Setahun lamanya Abu Bakar dapat menundukkan kaum yang murtad itu serta orang-orang yang mengaku menjadi nabi serta orang-orang yang enggan membayar zakat, sehingga kalimat Tuhan kembali menjulang tinggi. Dalam kemenangan kaum muslimin ini, kehormatan besar harus diberikan kepada panglima Khalid bin Walid, Saifullah yang perkasa itu. Dialah yang menghancurkan kekuatan Thulaihah dan Sajah serta memaksa keduanya memeluk Islam. Dan dia pula yang membunuh Musailamah al-Kazzab dan memporak-porandakan laskarnya.

Pengumpulan al-Qur’an

Setelah kemenangan yang diperoleh Khalifah Abu Bakar Sidik atas suku-suku yang murtad dan durhaka itu, timbul kecemasan dari Umar bin Khattab akan kehilangan beberapa ayat dari Qur’an, karena banyaknya huffadz (penghafal al-Qur’an) yang gugur sebagai syuhada’ dalam pertempuran. Maka Umar memberi saran kepada Abu Bakar agar ayat-ayat al-Qur’an dikumpulkan. Nasehat ini dituruti oleh Khalifah Abu Bakar. Maka dikumpulkanlah lembaran-lembaran al-Qur’an itu yang semula ditulis di atas batu, kulit hewan, tulang-belulang dan pelepah korma dalam suatu mushaf. Empat penulis al-Qur’an yang terkenal ialah Zaid bin Tsabit, Abdullah bin Zubair, Sa’id bin al-‘Ash, Abdurrahman bin Harits bin Hisyam. Mushaf al-Qur’an ini semula disimpan di kekediaman Abu Bakar, kemudian kepada Umar, dan kemudian Hafsah isteri Rasulullah s.a.w.

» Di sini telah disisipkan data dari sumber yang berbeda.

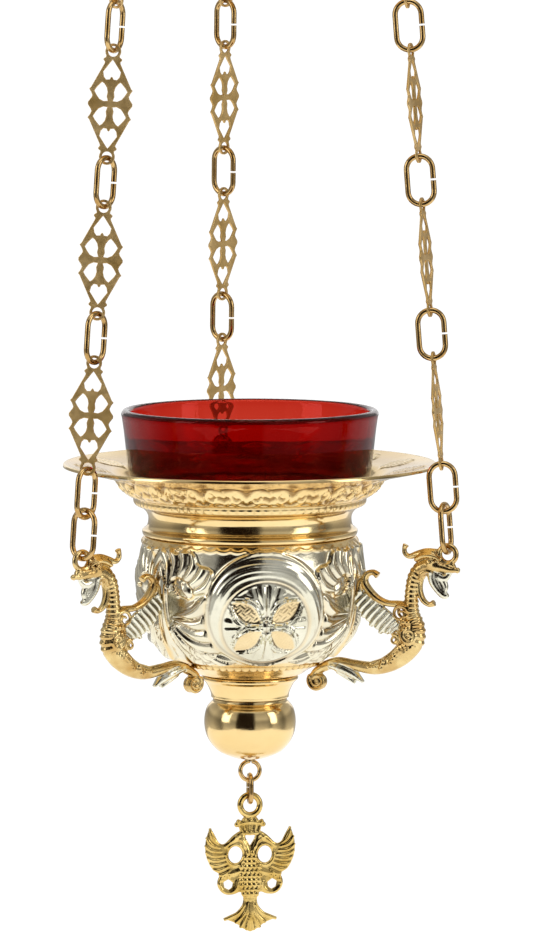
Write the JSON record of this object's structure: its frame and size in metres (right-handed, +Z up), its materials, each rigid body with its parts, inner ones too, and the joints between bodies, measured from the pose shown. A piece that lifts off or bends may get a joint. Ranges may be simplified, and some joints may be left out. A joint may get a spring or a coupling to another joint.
{
  "type": "sanctuary lamp",
  "caption": "Hanging vigil lamp: a red glass cup in an embossed brass bowl with a wide drip dish, on three dragon handles and three chains of links and pierced plates.",
  "frame": {"origin": "the point where the hook hangs, at the inner top of its upper bend", "axes": "+Z up along the lamp's axis; -Y is the front, with one medallion; the chains stand at -30, 90 and 210 degrees about +Z"},
  "size_m": [0.098, 0.1024, 0.3429],
  "materials": {
    "polished_brass": "polished, gold plated",
    "satin_brass": "satin",
    "silvered_brass": "polished, silver plated",
    "ruby_glass": "polished, red",
    "plated_steel": "zinc plated",
    "cork": "raw",
    "cotton_wick": "woven"
  },
  "bodies": {
    "hook": {"hanging_hook": "polished_brass"},
    "ring": {"hanging_ring": "polished_brass"},
    "lamp": {"canopy_dome": "polished_brass", "canopy_finial": "polished_brass", "canopy_eyebolt": "polished_brass", "canopy_nut": "plated_steel", "drip_dish": "polished_brass", "bowl": "silvered_brass", "base_collar": "polished_brass", "base_knob": "polished_brass", "tie_rod_eye": "polished_brass", "tie_rod_washer": "plated_steel", "tie_rod_nut": "plated_steel", "dragon_right": "polished_brass", "dragon_right_nut": "plated_steel", "dragon_rear": "polished_brass", "dragon_rear_nut": "plated_steel", "dragon_left": "polished_brass", "dragon_left_nut": "plated_steel"},
    "pendant_ring": {"pendant_ring": "polished_brass"},
    "eagle_pendant": {"eagle_pendant": "polished_brass"},
    "glass_cup": {"glass_cup": "ruby_glass"},
    "wick_float": {"float_cork": "cork", "float_collar": "plated_steel"},
    "wick": {"float_wick": "cotton_wick"},
    "chain_right_link_1": {"chain_right_link_1": "polished_brass"},
    "chain_right_link_2": {"chain_right_link_2": "polished_brass"},
    "chain_right_plate_1": {"chain_right_plate_1": "satin_brass"},
    "chain_right_link_3": {"chain_right_link_3": "polished_brass"},
    "chain_right_plate_2": {"chain_right_plate_2": "satin_brass"},
    "chain_right_link_4": {"chain_right_link_4": "polished_brass"},
    "chain_right_plate_3": {"chain_right_plate_3": "satin_brass"},
    "chain_right_link_5": {"chain_right_link_5": "polished_brass"},
    "chain_right_plate_4": {"chain_right_plate_4": "satin_brass"},
    "chain_right_link_6": {"chain_right_link_6": "polished_brass"},
    "chain_rear_link_1": {"chain_rear_link_1": "polished_brass"},
    "chain_rear_link_2": {"chain_rear_link_2": "polished_brass"},
    "chain_rear_plate_1": {"chain_rear_plate_1": "satin_brass"},
    "chain_rear_link_3": {"chain_rear_link_3": "polished_brass"},
    "chain_rear_plate_2": {"chain_rear_plate_2": "satin_brass"},
    "chain_rear_link_4": {"chain_rear_link_4": "polished_brass"},
    "chain_rear_plate_3": {"chain_rear_plate_3": "satin_brass"},
    "chain_rear_link_5": {"chain_rear_link_5": "polished_brass"},
    "chain_rear_plate_4": {"chain_rear_plate_4": "satin_brass"},
    "chain_rear_link_6": {"chain_rear_link_6": "polished_brass"},
    "chain_left_link_1": {"chain_left_link_1": "polished_brass"},
    "chain_left_link_2": {"chain_left_link_2": "polished_brass"},
    "chain_left_plate_1": {"chain_left_plate_1": "satin_brass"},
    "chain_left_link_3": {"chain_left_link_3": "polished_brass"},
    "chain_left_plate_2": {"chain_left_plate_2": "satin_brass"},
    "chain_left_link_4": {"chain_left_link_4": "polished_brass"},
    "chain_left_plate_3": {"chain_left_plate_3": "satin_brass"},
    "chain_left_link_5": {"chain_left_link_5": "polished_brass"},
    "chain_left_plate_4": {"chain_left_plate_4": "satin_brass"},
    "chain_left_link_6": {"chain_left_link_6": "polished_brass"}
  },
  "joints": [
    {"name": "ring_swing", "type": "hinge", "parent": "hook", "child": "ring", "pos_m": [0, 0, -0.02565], "axis": [1, 0, 0], "range_deg": [-20, 20]},
    {"name": "lamp_swing", "type": "hinge", "parent": "ring", "child": "lamp", "pos_m": [0, 0, -0.03871], "axis": [0, 1, 0], "range_deg": [-20, 20]},
    {"name": "pendant_ring_swing", "type": "hinge", "parent": "lamp", "child": "pendant_ring", "pos_m": [0, 0, -0.30186], "axis": [1, 0, 0], "range_deg": [-25, 25]},
    {"name": "eagle_swing", "type": "hinge", "parent": "pendant_ring", "child": "eagle_pendant", "pos_m": [0, 0, -0.30735], "axis": [0, 1, 0], "range_deg": [-25, 25]},
    {"name": "cup_lift", "type": "slide", "parent": "lamp", "child": "glass_cup", "axis": [0, 0, 1], "range_m": [0, 0.06]},
    {"name": "float_rise", "type": "slide", "parent": "glass_cup", "child": "wick_float", "axis": [0, 0, 1], "range_m": [0, 0.02]},
    {"name": "wick_feed", "type": "slide", "parent": "wick_float", "child": "wick", "axis": [0, 0, 1], "range_m": [0, 0.004]},
    {"name": "chain_right_link_1_twist", "type": "hinge", "parent": "lamp", "child": "chain_right_link_1", "pos_m": [0.04493, -0.02594, -0.2366], "axis": [-0.0701, 0.0405, 0.9967], "range_deg": [-15, 15]},
    {"name": "chain_right_link_2_twist", "type": "hinge", "parent": "lamp", "child": "chain_right_link_2", "pos_m": [0.04422, -0.02553, -0.22654], "axis": [-0.0701, 0.0405, 0.9967], "range_deg": [-15, 15]},
    {"name": "chain_right_plate_1_twist", "type": "hinge", "parent": "lamp", "child": "chain_right_plate_1", "pos_m": [0.04289, -0.02476, -0.20765], "axis": [-0.0701, 0.0405, 0.9967], "range_deg": [-15, 15]},
    {"name": "chain_right_link_3_twist", "type": "hinge", "parent": "lamp", "child": "chain_right_link_3", "pos_m": [0.04156, -0.024, -0.18876], "axis": [-0.0701, 0.0405, 0.9967], "range_deg": [-15, 15]},
    {"name": "chain_right_plate_2_twist", "type": "hinge", "parent": "lamp", "child": "chain_right_plate_2", "pos_m": [0.04024, -0.02323, -0.16987], "axis": [-0.0701, 0.0405, 0.9967], "range_deg": [-15, 15]},
    {"name": "chain_right_link_4_twist", "type": "hinge", "parent": "lamp", "child": "chain_right_link_4", "pos_m": [0.03891, -0.02246, -0.15099], "axis": [-0.0701, 0.0405, 0.9967], "range_deg": [-15, 15]},
    {"name": "chain_right_plate_3_twist", "type": "hinge", "parent": "lamp", "child": "chain_right_plate_3", "pos_m": [0.03758, -0.0217, -0.1321], "axis": [-0.0701, 0.0405, 0.9967], "range_deg": [-15, 15]},
    {"name": "chain_right_link_5_twist", "type": "hinge", "parent": "lamp", "child": "chain_right_link_5", "pos_m": [0.03625, -0.02093, -0.11321], "axis": [-0.0701, 0.0405, 0.9967], "range_deg": [-15, 15]},
    {"name": "chain_right_plate_4_twist", "type": "hinge", "parent": "lamp", "child": "chain_right_plate_4", "pos_m": [0.03492, -0.02016, -0.09432], "axis": [-0.0701, 0.0405, 0.9967], "range_deg": [-15, 15]},
    {"name": "chain_right_link_6_twist", "type": "hinge", "parent": "lamp", "child": "chain_right_link_6", "pos_m": [0.03359, -0.0194, -0.07543], "axis": [-0.0701, 0.0405, 0.9967], "range_deg": [-15, 15]},
    {"name": "chain_rear_link_1_twist", "type": "hinge", "parent": "lamp", "child": "chain_rear_link_1", "pos_m": [0, 0.05188, -0.2366], "axis": [0, -0.0809, 0.9967], "range_deg": [-15, 12]},
    {"name": "chain_rear_link_2_twist", "type": "hinge", "parent": "lamp", "child": "chain_rear_link_2", "pos_m": [0, 0.05106, -0.22654], "axis": [0, -0.0809, 0.9967], "range_deg": [-15, 15]},
    {"name": "chain_rear_plate_1_twist", "type": "hinge", "parent": "lamp", "child": "chain_rear_plate_1", "pos_m": [0, 0.04953, -0.20765], "axis": [0, -0.0809, 0.9967], "range_deg": [-15, 15]},
    {"name": "chain_rear_link_3_twist", "type": "hinge", "parent": "lamp", "child": "chain_rear_link_3", "pos_m": [0, 0.04799, -0.18876], "axis": [0, -0.0809, 0.9967], "range_deg": [-15, 15]},
    {"name": "chain_rear_plate_2_twist", "type": "hinge", "parent": "lamp", "child": "chain_rear_plate_2", "pos_m": [0, 0.04646, -0.16987], "axis": [0, -0.0809, 0.9967], "range_deg": [-15, 15]},
    {"name": "chain_rear_link_4_twist", "type": "hinge", "parent": "lamp", "child": "chain_rear_link_4", "pos_m": [0, 0.04493, -0.15099], "axis": [0, -0.0809, 0.9967], "range_deg": [-15, 15]},
    {"name": "chain_rear_plate_3_twist", "type": "hinge", "parent": "lamp", "child": "chain_rear_plate_3", "pos_m": [0, 0.04339, -0.1321], "axis": [0, -0.0809, 0.9967], "range_deg": [-15, 15]},
    {"name": "chain_rear_link_5_twist", "type": "hinge", "parent": "lamp", "child": "chain_rear_link_5", "pos_m": [0, 0.04186, -0.11321], "axis": [0, -0.0809, 0.9967], "range_deg": [-15, 15]},
    {"name": "chain_rear_plate_4_twist", "type": "hinge", "parent": "lamp", "child": "chain_rear_plate_4", "pos_m": [0, 0.04033, -0.09432], "axis": [0, -0.0809, 0.9967], "range_deg": [-15, 15]},
    {"name": "chain_rear_link_6_twist", "type": "hinge", "parent": "lamp", "child": "chain_rear_link_6", "pos_m": [0, 0.03879, -0.07543], "axis": [0, -0.0809, 0.9967], "range_deg": [-15, 15]},
    {"name": "chain_left_link_1_twist", "type": "hinge", "parent": "lamp", "child": "chain_left_link_1", "pos_m": [-0.04493, -0.02594, -0.2366], "axis": [0.0701, 0.0405, 0.9967], "range_deg": [-15, 8]},
    {"name": "chain_left_link_2_twist", "type": "hinge", "parent": "lamp", "child": "chain_left_link_2", "pos_m": [-0.04422, -0.02553, -0.22654], "axis": [0.0701, 0.0405, 0.9967], "range_deg": [-8, 15]},
    {"name": "chain_left_plate_1_twist", "type": "hinge", "parent": "lamp", "child": "chain_left_plate_1", "pos_m": [-0.04289, -0.02476, -0.20765], "axis": [0.0701, 0.0405, 0.9967], "range_deg": [-15, 8]},
    {"name": "chain_left_link_3_twist", "type": "hinge", "parent": "lamp", "child": "chain_left_link_3", "pos_m": [-0.04156, -0.024, -0.18876], "axis": [0.0701, 0.0405, 0.9967], "range_deg": [-8, 15]},
    {"name": "chain_left_plate_2_twist", "type": "hinge", "parent": "lamp", "child": "chain_left_plate_2", "pos_m": [-0.04024, -0.02323, -0.16987], "axis": [0.0701, 0.0405, 0.9967], "range_deg": [-15, 8]},
    {"name": "chain_left_link_4_twist", "type": "hinge", "parent": "lamp", "child": "chain_left_link_4", "pos_m": [-0.03891, -0.02246, -0.15099], "axis": [0.0701, 0.0405, 0.9967], "range_deg": [-8, 15]},
    {"name": "chain_left_plate_3_twist", "type": "hinge", "parent": "lamp", "child": "chain_left_plate_3", "pos_m": [-0.03758, -0.0217, -0.1321], "axis": [0.0701, 0.0405, 0.9967], "range_deg": [-15, 8]},
    {"name": "chain_left_link_5_twist", "type": "hinge", "parent": "lamp", "child": "chain_left_link_5", "pos_m": [-0.03625, -0.02093, -0.11321], "axis": [0.0701, 0.0405, 0.9967], "range_deg": [-8, 15]},
    {"name": "chain_left_plate_4_twist", "type": "hinge", "parent": "lamp", "child": "chain_left_plate_4", "pos_m": [-0.03492, -0.02016, -0.09432], "axis": [0.0701, 0.0405, 0.9967], "range_deg": [-15, 8]},
    {"name": "chain_left_link_6_twist", "type": "hinge", "parent": "lamp", "child": "chain_left_link_6", "pos_m": [-0.03359, -0.0194, -0.07543], "axis": [0.0701, 0.0405, 0.9967], "range_deg": [-15, 15]}
  ]
}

Pembebasan Negeri di zaman Abu Bakar

Khalifah Abu Bakar menghadapkan seluruh pasukannya untuk membebaskan beberapa negeri, untuk memperluas penyiaran agama dan guna memalingkan pikiran ummat Islam dari perselisihan sesama mereka. Maka dikirimkanlah tentara untuk memerangi kerajaan Persia dan Romawi.
Sesungguhnya bagi bangsa Arab, peperangan itu aalah jalan raya yang terbentang luas untuk mencari kemegahan dengan kemenangan yang terturut-turut, dan mencari harta rampasan perang, dan menjadi medan untuk berjihad mengharapkan keridhaan Tuhan.
Abu Bakar wafat ketika para laskarnya ditengah membebaskan negeri-negeri yang masih tunduk kepada Persia dan Romawi. Maka laju perjuangan pembebasan ini dilanjutkan pada masa kepemimpinan Umar bin Khattab.